▼

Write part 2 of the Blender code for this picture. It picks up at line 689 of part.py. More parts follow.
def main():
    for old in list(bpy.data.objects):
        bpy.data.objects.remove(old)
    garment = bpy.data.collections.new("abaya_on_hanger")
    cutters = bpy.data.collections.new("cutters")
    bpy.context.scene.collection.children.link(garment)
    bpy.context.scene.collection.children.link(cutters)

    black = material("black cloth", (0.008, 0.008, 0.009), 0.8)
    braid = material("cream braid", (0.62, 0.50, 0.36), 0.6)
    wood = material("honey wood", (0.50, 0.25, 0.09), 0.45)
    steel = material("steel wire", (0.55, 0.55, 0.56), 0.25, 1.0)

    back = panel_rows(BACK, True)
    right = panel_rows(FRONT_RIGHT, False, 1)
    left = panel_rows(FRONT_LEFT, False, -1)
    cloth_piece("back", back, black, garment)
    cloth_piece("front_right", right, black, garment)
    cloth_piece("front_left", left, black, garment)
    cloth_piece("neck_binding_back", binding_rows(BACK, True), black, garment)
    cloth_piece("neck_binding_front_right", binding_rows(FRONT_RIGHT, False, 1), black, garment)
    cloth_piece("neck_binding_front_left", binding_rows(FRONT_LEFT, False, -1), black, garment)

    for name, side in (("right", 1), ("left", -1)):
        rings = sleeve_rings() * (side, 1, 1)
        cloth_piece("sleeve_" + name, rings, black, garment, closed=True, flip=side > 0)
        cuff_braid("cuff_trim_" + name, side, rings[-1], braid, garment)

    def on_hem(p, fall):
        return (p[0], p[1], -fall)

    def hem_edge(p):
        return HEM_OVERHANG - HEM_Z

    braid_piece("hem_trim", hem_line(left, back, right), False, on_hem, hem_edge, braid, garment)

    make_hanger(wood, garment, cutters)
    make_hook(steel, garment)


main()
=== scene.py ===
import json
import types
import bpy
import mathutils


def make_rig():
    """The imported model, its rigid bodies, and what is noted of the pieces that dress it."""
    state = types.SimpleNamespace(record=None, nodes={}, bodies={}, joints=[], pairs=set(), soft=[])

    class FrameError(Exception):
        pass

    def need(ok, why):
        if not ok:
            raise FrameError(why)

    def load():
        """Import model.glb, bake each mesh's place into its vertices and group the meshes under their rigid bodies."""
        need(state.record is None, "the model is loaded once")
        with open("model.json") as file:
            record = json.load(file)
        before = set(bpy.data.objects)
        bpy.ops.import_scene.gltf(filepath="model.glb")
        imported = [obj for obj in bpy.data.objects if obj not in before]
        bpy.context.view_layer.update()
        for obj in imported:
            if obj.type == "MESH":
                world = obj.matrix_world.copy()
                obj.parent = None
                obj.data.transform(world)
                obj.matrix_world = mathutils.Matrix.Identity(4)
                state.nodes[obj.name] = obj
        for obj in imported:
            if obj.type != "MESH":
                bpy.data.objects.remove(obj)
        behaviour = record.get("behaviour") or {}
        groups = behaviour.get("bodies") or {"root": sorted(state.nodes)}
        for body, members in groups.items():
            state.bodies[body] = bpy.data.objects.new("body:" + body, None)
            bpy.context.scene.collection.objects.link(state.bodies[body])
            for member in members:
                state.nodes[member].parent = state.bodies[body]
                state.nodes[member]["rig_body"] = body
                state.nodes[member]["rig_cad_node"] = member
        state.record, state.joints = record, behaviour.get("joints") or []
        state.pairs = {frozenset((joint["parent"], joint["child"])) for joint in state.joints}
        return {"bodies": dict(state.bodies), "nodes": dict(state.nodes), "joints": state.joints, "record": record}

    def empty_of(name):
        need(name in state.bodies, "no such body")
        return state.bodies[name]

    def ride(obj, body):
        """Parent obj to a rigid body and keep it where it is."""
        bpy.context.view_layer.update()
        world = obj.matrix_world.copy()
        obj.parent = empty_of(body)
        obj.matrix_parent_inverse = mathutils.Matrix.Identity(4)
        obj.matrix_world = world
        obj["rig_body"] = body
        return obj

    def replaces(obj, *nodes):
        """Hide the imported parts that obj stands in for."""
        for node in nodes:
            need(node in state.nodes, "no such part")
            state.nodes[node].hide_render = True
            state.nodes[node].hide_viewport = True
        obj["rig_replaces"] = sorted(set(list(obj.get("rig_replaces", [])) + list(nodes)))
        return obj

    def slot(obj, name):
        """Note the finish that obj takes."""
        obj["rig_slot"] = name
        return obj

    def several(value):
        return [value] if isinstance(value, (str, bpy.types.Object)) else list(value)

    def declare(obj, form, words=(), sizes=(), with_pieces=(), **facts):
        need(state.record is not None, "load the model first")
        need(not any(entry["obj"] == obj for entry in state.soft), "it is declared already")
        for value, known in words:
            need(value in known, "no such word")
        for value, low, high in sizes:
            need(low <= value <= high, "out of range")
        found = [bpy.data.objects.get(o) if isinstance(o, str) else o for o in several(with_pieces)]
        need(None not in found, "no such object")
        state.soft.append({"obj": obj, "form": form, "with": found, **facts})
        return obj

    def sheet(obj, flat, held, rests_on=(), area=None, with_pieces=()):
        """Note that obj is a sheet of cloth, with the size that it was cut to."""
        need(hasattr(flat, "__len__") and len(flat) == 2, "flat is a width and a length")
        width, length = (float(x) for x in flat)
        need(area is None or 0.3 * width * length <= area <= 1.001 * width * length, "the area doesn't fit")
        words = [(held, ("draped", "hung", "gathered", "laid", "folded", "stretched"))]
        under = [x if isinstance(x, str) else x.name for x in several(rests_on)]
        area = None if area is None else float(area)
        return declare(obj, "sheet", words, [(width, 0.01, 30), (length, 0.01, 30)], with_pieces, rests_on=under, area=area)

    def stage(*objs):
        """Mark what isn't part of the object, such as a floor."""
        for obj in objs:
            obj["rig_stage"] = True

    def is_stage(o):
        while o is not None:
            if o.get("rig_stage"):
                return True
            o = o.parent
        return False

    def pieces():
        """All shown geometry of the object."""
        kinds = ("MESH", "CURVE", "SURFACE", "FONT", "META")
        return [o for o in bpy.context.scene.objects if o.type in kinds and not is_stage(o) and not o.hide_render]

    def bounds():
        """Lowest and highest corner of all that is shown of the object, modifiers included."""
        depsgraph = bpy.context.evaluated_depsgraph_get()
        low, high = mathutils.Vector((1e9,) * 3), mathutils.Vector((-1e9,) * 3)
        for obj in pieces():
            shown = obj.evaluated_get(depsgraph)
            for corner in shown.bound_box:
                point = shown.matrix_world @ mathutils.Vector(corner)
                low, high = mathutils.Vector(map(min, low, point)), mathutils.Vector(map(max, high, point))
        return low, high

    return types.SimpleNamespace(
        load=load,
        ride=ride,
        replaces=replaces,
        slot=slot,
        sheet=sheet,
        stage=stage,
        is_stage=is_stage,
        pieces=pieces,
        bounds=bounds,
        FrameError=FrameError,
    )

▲
▼

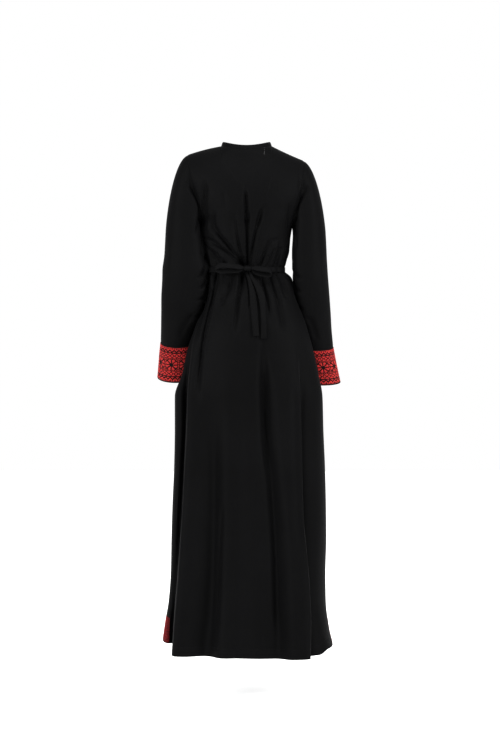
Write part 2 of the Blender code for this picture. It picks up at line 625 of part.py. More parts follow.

▲
▼

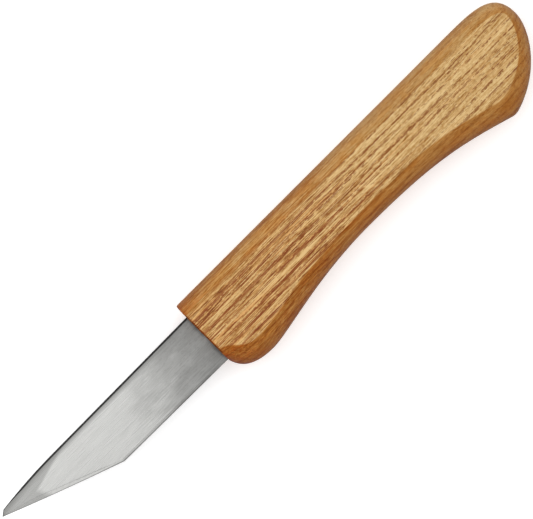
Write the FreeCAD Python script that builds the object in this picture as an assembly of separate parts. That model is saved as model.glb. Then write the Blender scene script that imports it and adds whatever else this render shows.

▲

• Goal of the exercise
Copy the lines from the entries above in which the word "FrameError" appears.

• Result for this task
    class FrameError(Exception):
            raise FrameError(why)
        FrameError=FrameError,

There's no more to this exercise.